### EXERCISE GOAL
Reproduce only the lines of the material below that start at the line containing "make_internals()" and stop at the line containing "obj.matrix_parent_inverse = Matrix.Identity(4)". Keep both end lines.

+++ DATASET CONTENT +++

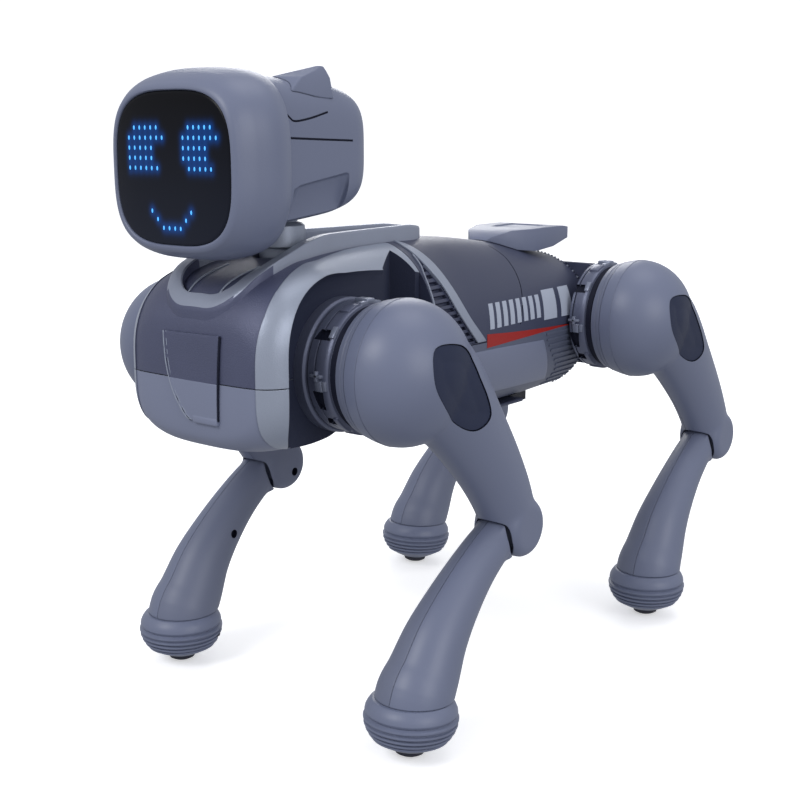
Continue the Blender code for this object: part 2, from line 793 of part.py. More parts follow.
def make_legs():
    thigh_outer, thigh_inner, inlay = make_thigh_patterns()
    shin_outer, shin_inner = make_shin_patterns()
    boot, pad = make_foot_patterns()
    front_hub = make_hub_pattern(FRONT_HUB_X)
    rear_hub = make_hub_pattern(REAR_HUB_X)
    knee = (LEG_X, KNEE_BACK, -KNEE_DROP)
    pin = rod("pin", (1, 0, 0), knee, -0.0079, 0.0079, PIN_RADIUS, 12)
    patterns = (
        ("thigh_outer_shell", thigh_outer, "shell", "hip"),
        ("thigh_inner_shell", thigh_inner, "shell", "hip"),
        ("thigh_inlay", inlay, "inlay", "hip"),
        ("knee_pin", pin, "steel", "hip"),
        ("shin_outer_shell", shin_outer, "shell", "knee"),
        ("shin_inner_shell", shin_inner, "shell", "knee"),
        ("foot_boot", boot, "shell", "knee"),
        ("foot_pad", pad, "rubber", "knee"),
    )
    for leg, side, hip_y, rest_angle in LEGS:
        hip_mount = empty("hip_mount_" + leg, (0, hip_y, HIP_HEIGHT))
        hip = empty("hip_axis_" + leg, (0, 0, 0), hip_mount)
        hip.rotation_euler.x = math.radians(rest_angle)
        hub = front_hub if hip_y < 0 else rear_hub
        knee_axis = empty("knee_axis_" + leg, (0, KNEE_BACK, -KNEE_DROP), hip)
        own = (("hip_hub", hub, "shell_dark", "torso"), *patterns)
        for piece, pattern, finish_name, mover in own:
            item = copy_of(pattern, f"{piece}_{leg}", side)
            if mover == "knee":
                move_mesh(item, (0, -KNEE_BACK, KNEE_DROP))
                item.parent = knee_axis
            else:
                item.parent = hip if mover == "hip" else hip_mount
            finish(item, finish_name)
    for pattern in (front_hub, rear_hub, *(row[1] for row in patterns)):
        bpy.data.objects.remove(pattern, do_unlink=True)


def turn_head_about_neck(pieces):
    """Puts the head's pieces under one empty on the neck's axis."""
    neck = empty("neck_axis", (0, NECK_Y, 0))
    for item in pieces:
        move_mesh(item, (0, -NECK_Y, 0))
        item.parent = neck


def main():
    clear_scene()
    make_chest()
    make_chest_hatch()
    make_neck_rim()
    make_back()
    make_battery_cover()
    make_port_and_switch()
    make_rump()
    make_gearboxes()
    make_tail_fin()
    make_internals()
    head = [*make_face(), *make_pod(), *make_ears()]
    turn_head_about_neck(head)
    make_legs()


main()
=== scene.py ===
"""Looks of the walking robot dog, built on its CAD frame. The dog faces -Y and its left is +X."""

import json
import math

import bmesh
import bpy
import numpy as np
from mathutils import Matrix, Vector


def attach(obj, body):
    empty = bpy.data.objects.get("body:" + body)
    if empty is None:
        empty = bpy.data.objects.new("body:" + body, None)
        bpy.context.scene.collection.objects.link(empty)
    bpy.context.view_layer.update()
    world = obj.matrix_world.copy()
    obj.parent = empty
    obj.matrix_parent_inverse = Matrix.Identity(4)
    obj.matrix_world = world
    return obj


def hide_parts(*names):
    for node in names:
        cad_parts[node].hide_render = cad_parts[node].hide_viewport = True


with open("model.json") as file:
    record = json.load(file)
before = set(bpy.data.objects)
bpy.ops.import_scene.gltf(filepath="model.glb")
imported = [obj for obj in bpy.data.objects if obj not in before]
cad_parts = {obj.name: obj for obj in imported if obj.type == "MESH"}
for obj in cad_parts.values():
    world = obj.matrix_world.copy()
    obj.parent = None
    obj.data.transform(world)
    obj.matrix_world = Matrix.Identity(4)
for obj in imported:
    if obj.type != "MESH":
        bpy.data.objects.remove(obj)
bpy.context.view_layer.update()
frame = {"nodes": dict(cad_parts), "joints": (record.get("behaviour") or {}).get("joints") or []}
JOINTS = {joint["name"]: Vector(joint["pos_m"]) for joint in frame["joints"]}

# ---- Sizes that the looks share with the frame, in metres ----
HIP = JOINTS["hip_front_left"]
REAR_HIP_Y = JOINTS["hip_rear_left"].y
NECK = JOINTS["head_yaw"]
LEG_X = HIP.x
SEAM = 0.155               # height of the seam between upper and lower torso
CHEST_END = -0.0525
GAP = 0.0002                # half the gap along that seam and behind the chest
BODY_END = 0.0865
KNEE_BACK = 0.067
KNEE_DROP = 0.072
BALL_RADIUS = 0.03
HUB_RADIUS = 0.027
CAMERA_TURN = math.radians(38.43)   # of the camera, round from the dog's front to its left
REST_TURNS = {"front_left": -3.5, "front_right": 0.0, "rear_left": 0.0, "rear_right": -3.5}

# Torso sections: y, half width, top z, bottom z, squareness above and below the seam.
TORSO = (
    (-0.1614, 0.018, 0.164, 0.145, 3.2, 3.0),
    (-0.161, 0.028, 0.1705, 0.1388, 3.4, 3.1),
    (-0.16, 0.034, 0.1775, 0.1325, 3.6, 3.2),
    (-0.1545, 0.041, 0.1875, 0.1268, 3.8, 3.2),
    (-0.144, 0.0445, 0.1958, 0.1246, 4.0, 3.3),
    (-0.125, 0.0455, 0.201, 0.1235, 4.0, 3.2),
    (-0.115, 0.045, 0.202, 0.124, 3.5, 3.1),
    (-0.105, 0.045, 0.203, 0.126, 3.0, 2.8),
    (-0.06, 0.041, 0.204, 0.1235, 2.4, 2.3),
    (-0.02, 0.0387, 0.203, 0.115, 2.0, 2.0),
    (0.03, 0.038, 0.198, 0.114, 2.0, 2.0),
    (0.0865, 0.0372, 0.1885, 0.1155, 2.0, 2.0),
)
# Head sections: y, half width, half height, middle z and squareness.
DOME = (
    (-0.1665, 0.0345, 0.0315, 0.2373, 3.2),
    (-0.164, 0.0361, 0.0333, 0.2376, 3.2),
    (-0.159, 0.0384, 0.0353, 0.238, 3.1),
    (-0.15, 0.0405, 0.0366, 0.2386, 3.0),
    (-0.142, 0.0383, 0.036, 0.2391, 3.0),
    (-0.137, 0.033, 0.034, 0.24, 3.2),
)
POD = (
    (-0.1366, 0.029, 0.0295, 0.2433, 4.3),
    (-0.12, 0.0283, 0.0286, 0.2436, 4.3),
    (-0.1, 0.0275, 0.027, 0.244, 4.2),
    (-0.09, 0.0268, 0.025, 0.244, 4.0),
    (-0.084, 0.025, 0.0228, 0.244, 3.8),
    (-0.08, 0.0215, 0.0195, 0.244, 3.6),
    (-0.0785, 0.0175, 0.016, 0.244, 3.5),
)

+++

### ANSWER TO THIS PROBLEM
    make_internals()
    head = [*make_face(), *make_pod(), *make_ears()]
    turn_head_about_neck(head)
    make_legs()


main()
=== scene.py ===
"""Looks of the walking robot dog, built on its CAD frame. The dog faces -Y and its left is +X."""

import json
import math

import bmesh
import bpy
import numpy as np
from mathutils import Matrix, Vector


def attach(obj, body):
    empty = bpy.data.objects.get("body:" + body)
    if empty is None:
        empty = bpy.data.objects.new("body:" + body, None)
        bpy.context.scene.collection.objects.link(empty)
    bpy.context.view_layer.update()
    world = obj.matrix_world.copy()
    obj.parent = empty
    obj.matrix_parent_inverse = Matrix.Identity(4)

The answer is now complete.